GIVEN REQUEST |
Only the lines from the line that has "0, BUTTON_HEIGHT, -1)" through the line that has "before = set(bpy.data.objects)" should be reproduced, exactly and with both ends kept.

Entries with model source code
--------

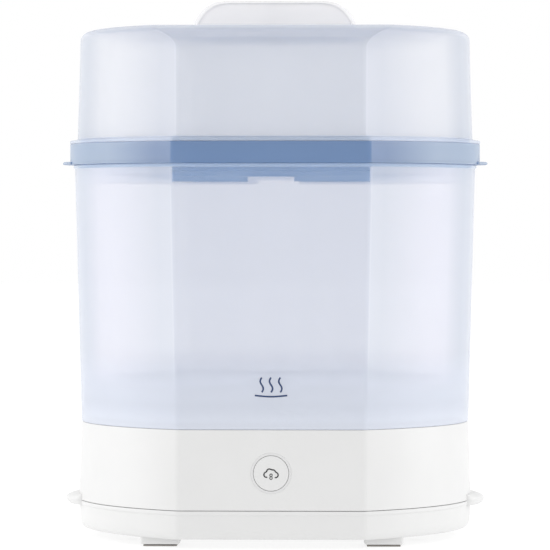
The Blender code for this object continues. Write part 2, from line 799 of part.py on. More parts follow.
def lid():
    skin = 0.0019
    shell = loft(
        "lid_shell",
        [
            oval(0.0555, 0.0335, LID_RECESS),
            oval(0.0575, 0.0355, LID_RECESS + 0.0010),
            oval(0.0595, 0.0375, LID_TOP - 0.0014),
            oval(0.0612, 0.0392, LID_TOP),
            *reversed(lid_top(0, 0)),
            plan(LID_FOOT_WIDTH, LID_BOTTOM + 0.0028, LID_FACET),
            plan(BAND_WIDTH - 0.0006, LID_BOTTOM + 0.0022, RIM_FACET),
            plan(BAND_WIDTH + 0.0003, LID_BOTTOM + 0.0014, RIM_FACET),
            plan(BAND_WIDTH + 0.0003, LID_BOTTOM + 0.0004, RIM_FACET),
            plan(BAND_WIDTH - 0.0002, LID_BOTTOM, RIM_FACET),
            plan(0.1338, LID_BOTTOM, LID_FACET),
            plan(0.1335, LID_BOTTOM - 0.0058, LID_FACET),
            plan(0.1316, LID_BOTTOM - 0.0058, LID_FACET),
            *lid_top(skin, skin),
            oval(0.0631, 0.0411, LID_TOP - skin),
            oval(0.0616, 0.0396, LID_TOP - skin - 0.0010),
            oval(0.0594, 0.0374, LID_RECESS - 0.0007),
            oval(0.0580, 0.0360, LID_RECESS - skin),
        ],
        FROSTED,
    )
    cut(shell, rod("handle_screw_hole", 0.0024, LID_RECESS - 0.004, LID_RECESS + 0.002, None, 16))
    vents = [(x, y, LID_RECESS) for x in (-0.022, 0, 0.022) for y in (-0.023, 0.023)]
    slots = [lambda at=at: block("steam_vents", (0.013, 0.003, 0.008), at, None) for at in vents]
    cut(shell, many("steam_vents", slots))

    handle = loft(
        "lid_handle",
        [
            oval(0.0300, 0.0032, HANDLE_TOP, 2.4),
            oval(0.0335, 0.0046, HANDLE_TOP - 0.0002, 2.4),
            oval(0.0409, 0.0070, HANDLE_TOP - 0.0018, 2.4),
            oval(0.0473, 0.0090, HANDLE_TOP - 0.0057, 2.4),
            oval(0.0520, 0.0104, HANDLE_TOP - 0.0111, 2.4),
            oval(0.0544, 0.0112, HANDLE_TOP - 0.0158, 2.4),
            oval(0.0550, 0.0120, LID_RECESS + GAP, 2.4),
            oval(0.0528, 0.0098, LID_RECESS + GAP, 2.4),
            oval(0.0522, 0.0090, HANDLE_TOP - 0.0165, 2.4),
            oval(0.0498, 0.0082, HANDLE_TOP - 0.0122, 2.4),
            oval(0.0452, 0.0069, HANDLE_TOP - 0.0074, 2.4),
            oval(0.0390, 0.0050, HANDLE_TOP - 0.0042, 2.4),
            oval(0.0320, 0.0028, HANDLE_TOP - 0.0026, 2.4),
            oval(0.0280, 0.0018, HANDLE_TOP - 0.0024, 2.4),
        ],
        MILKY,
    )
    join(handle, rod("handle_boss", 0.0076, LID_RECESS + GAP, HANDLE_TOP - 0.0045, None, 24))
    cut(handle, rod("handle_boss_hole", 0.0021, LID_RECESS - 0.002, LID_RECESS + 0.0140, None, 12))
    under = LID_RECESS - skin
    turned(
        "handle_washer",
        [(0.0060, under - GAP), (0.0060, under - 0.0015), (0.0026, under - 0.0015), (0.0026, under - GAP)],
        SILICONE,
        20,
        ring=True,
    )
    head_top = under - 0.0018
    screw("handle_screw", 0.0050, (head_top - 0.0026, head_top), 0.0017, (LID_RECESS + 0.0110, head_top), MILKY)


button_frame = facet_frame("button_axis", 0, BUTTON_HEIGHT, -1)
gland_frame = facet_frame("gland_axis", GLAND_X, GLAND_HEIGHT, 1)
bpy.context.view_layer.update()
base_housing()
bottom_cover()
heater()
button_and_board()
cord_gland()
wiring()
bottle_tub()
bottle_rack()
upper_tray()
lid()
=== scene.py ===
"""Looks of the bottle steriliser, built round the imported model.

Every height and width starts from a CAD node's box. Sizes are in metres, the front faces -Y, and +Z is up.
"""

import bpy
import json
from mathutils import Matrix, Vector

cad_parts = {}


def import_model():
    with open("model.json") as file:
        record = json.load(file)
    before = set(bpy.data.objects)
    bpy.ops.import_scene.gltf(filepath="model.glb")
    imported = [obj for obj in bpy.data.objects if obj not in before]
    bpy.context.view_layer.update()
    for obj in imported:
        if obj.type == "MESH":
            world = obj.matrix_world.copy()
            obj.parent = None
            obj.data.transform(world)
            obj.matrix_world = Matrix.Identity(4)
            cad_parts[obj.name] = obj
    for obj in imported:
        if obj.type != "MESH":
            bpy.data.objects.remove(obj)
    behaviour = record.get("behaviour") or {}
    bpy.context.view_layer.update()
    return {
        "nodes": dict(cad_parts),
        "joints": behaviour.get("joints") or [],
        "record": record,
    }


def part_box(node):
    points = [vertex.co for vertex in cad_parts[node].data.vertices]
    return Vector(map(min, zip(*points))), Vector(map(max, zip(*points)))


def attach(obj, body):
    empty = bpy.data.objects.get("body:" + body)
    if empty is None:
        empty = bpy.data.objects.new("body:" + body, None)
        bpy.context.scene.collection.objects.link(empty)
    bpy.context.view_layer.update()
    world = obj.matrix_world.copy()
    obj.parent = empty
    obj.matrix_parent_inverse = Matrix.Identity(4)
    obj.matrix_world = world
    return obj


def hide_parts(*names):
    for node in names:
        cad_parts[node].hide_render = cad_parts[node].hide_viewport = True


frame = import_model()

import json
import math

import bmesh
import bpy
from mathutils import Matrix, Vector

# ---------------------------------------------------------------- camera

SWING, DIP = math.radians(1.3), math.radians(0.93)  # turn about +Z, and how far the camera looks down
DISTANCE, EYE = 2.384, 0.2144
SENSOR = 36
FOCAL = 3519 / 550  # focal length as a multiple of the picture's width

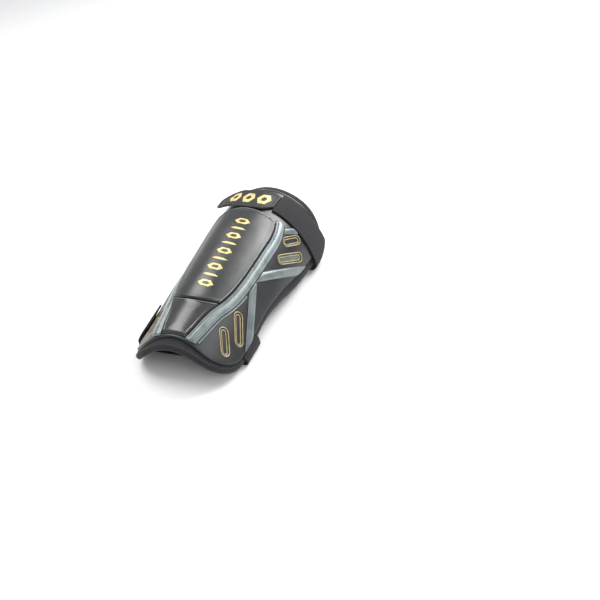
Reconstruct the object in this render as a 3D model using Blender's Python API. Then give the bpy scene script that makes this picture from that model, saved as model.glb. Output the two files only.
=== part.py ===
"""Hard-shell shin guard, lying crest up on its two elastic straps.

Metres, +Z up. X runs across the guard, Y along the leg from the ankle end to
the knee end, and the floor is z = 0. Every layer is laid out on one arched
surface, the pad's outer face: s is the distance along it from the crest, y the
place along the leg and h the height above it.
"""
import bpy
import bmesh
import math
import numpy as np

MM = 0.001

# The arched surface
GUARD_LENGTH = 236 * MM
KNEE_HALF_GIRTH = 97 * MM
CREST_HEIGHT = 70.4 * MM
ARCH_RADIUS = 37 * MM

# Columns: share of GUARD_LENGTH, crest height as a share of CREST_HEIGHT,
# radius at the crest as a share of ARCH_RADIUS, flatness of the flanks
# (0 keeps a round section, -1 opens it to a parabola)
SECTIONS = (
    (0.00, 0.553, 1.078, -0.95),
    (0.15, 0.653, 1.016, -0.88),
    (0.30, 0.747, 0.984, -0.79),
    (0.51, 0.871, 1.000, -0.66),
    (0.68, 0.956, 1.070, -0.55),
    (0.80, 0.997, 1.154, -0.47),
    (0.86, 1.000, 1.205, -0.44),
    (1.00, 0.957, 1.324, -0.36),
)

# Columns: share of GUARD_LENGTH, pad half girth as a share of KNEE_HALF_GIRTH
GIRTHS = (
    (0.00, 0.745),
    (0.15, 0.739),
    (0.30, 0.739),
    (0.38, 0.741),
    (0.51, 0.803),
    (0.60, 0.870),
    (0.68, 0.920),
    (0.80, 0.964),
    (1.00, 0.974),
)

# Columns: share of GUARD_LENGTH, bare border as a share of BORDER_SIDE
BORDERS = (
    (0.00, 0.65),
    (0.44, 0.65),
    (0.50, 0.77),
    (0.56, 0.96),
    (0.62, 1.00),
    (1.00, 1.00),
)

# Pad and shell
PAD_THICKNESS = 6.0 * MM
PAD_EDGE_ROUND = 1.6 * MM
ANKLE_END = 3 * MM
ANKLE_CORNER = (43 * MM, 37 * MM)
KNEE_CORNER = (60 * MM, 44 * MM)
BORDER_SIDE = 10 * MM
BORDER_ANKLE = 6.0 * MM
BORDER_KNEE = 10 * MM
SHELL_THICKNESS = 2.2 * MM
SHELL_ARCH_RISE = 4.5 * MM
SHELL_ARCH_HALF = 24 * MM
LAYER_GAP = 0.4 * MM

# Centre panels and rails
PANEL_HALF_GIRTH = 33.4 * MM
PANEL_RISE = 2.4 * MM
LOWER_PANEL_RISE = 1.6 * MM
PANEL_START = 15.5 * MM
PANEL_SEAM = 62 * MM
SEAM_DIP = 6 * MM
PANEL_END = 182 * MM
PANEL_END_DROP = 3.0 * MM
SEAM_GAP = 1.2 * MM
RAIL_WIDTH = 9.8 * MM
RAIL_GROOVE = 1.0 * MM
RAIL_RISE = 2.0 * MM
RAIL_START = 14 * MM
RAIL_END = 183 * MM
CHAMFER = 1.1 * MM

# Columns: share of GUARD_LENGTH, panel half girth as a share of
# PANEL_HALF_GIRTH
PANEL_EDGE = (
    (0.05, 0.315),
    (0.11, 0.41),
    (0.17, 0.49),
    (0.22, 0.575),
    (0.27, 0.705),
    (0.32, 0.80),
    (0.40, 0.89),
    (0.50, 0.945),
    (0.60, 0.98),
    (0.66, 1.00),
    (0.72, 0.965),
    (0.77, 0.87),
    (0.80, 0.82),
)

# Ribs, trim and slots, each as (s, y) at its two ends
RIB_WIDTH = 8.2 * MM
RIB_RISE = 1.9 * MM
KNEE_RIB = ((45 * MM, 118 * MM), (81 * MM, 168 * MM))
ANKLE_RIB = ((43.5 * MM, 98 * MM), (64.5 * MM, 53 * MM))
TOP_STUB = ((40.5 * MM, 177 * MM), (47 * MM, 185 * MM))
RIB_MARGIN = 0.5 * MM
STUB_WIDTH = 6.0 * MM
STUB_RISE = 1.2 * MM
TRIM_WIDTH = 1.5 * MM
TRIM_OFFSET = 0.9 * MM
TRIM_RISE = 0.8 * MM
TRIM_START = 16 * MM
TRIM_END = 88 * MM
SLOT_WIDTH = 10 * MM
SLOT_RING = 1.5 * MM
SLOT_RISE = 0.7 * MM
SLOTS = {
    "slot_ring_a": ((43.5 * MM, 65.0 * MM), (55.0 * MM, 45.5 * MM)),
    "slot_ring_b": ((38.5 * MM, 41.5 * MM), (48.0 * MM, 27.0 * MM)),
    "slot_ring_c": ((53.5 * MM, 151.0 * MM), (69.0 * MM, 173.0 * MM)),
    "slot_ring_d": ((49.0 * MM, 171.5 * MM), (57.0 * MM, 184.0 * MM)),
}

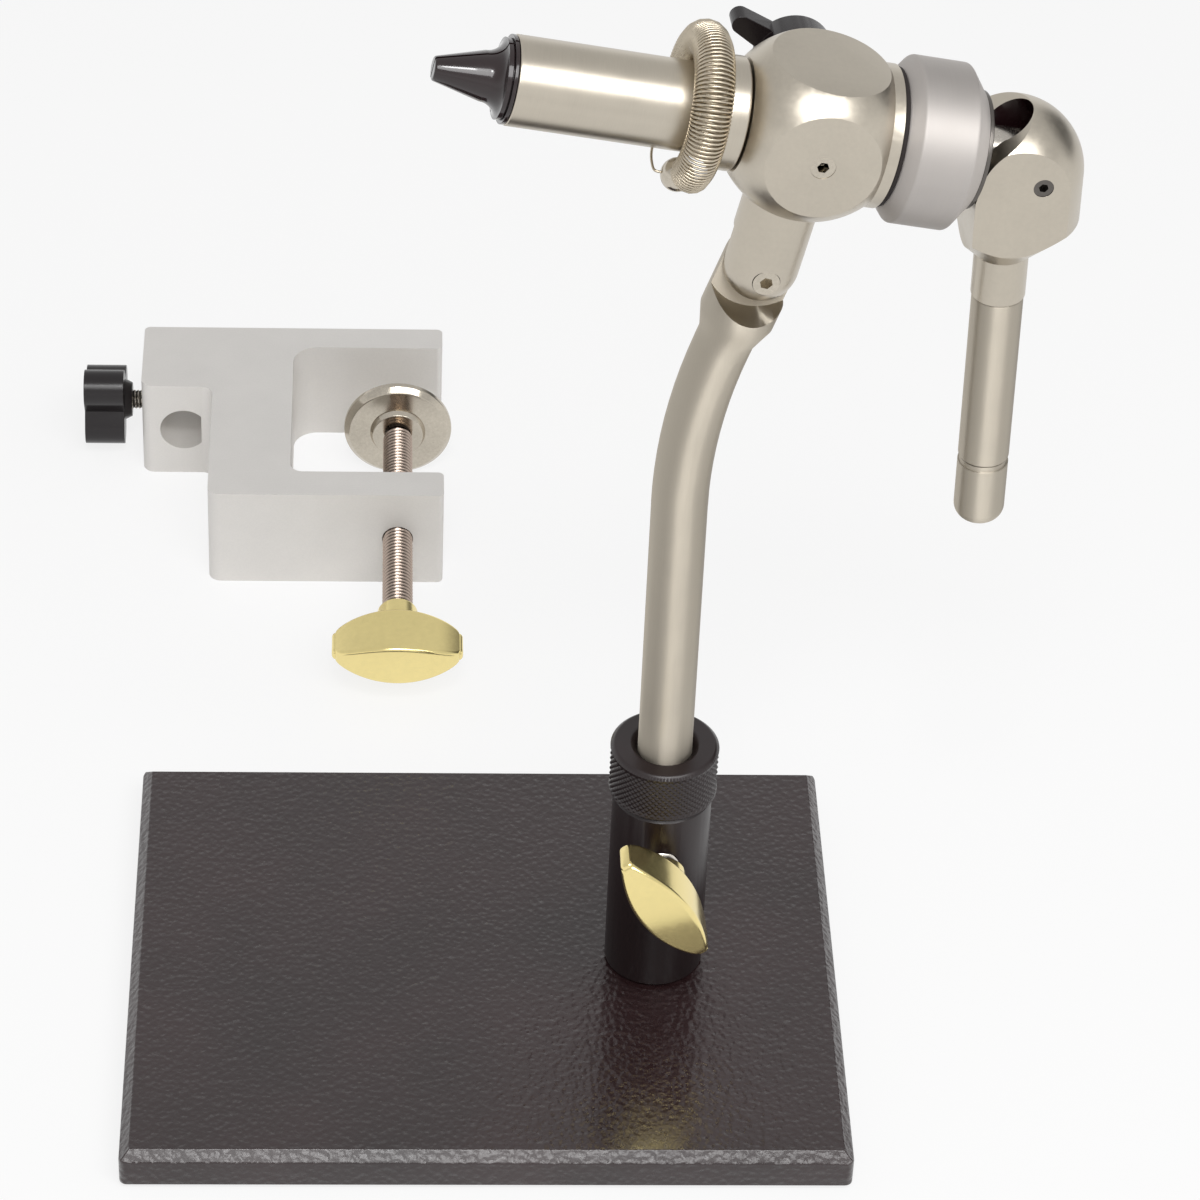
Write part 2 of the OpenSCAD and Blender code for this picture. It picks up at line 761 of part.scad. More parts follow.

--------

SOLUTION TO THE PROBLEM |
button_frame = facet_frame("button_axis", 0, BUTTON_HEIGHT, -1)
gland_frame = facet_frame("gland_axis", GLAND_X, GLAND_HEIGHT, 1)
bpy.context.view_layer.update()
base_housing()
bottom_cover()
heater()
button_and_board()
cord_gland()
wiring()
bottle_tub()
bottle_rack()
upper_tray()
lid()
=== scene.py ===
"""Looks of the bottle steriliser, built round the imported model.

Every height and width starts from a CAD node's box. Sizes are in metres, the front faces -Y, and +Z is up.
"""

import bpy
import json
from mathutils import Matrix, Vector

cad_parts = {}


def import_model():
    with open("model.json") as file:
        record = json.load(file)
    before = set(bpy.data.objects)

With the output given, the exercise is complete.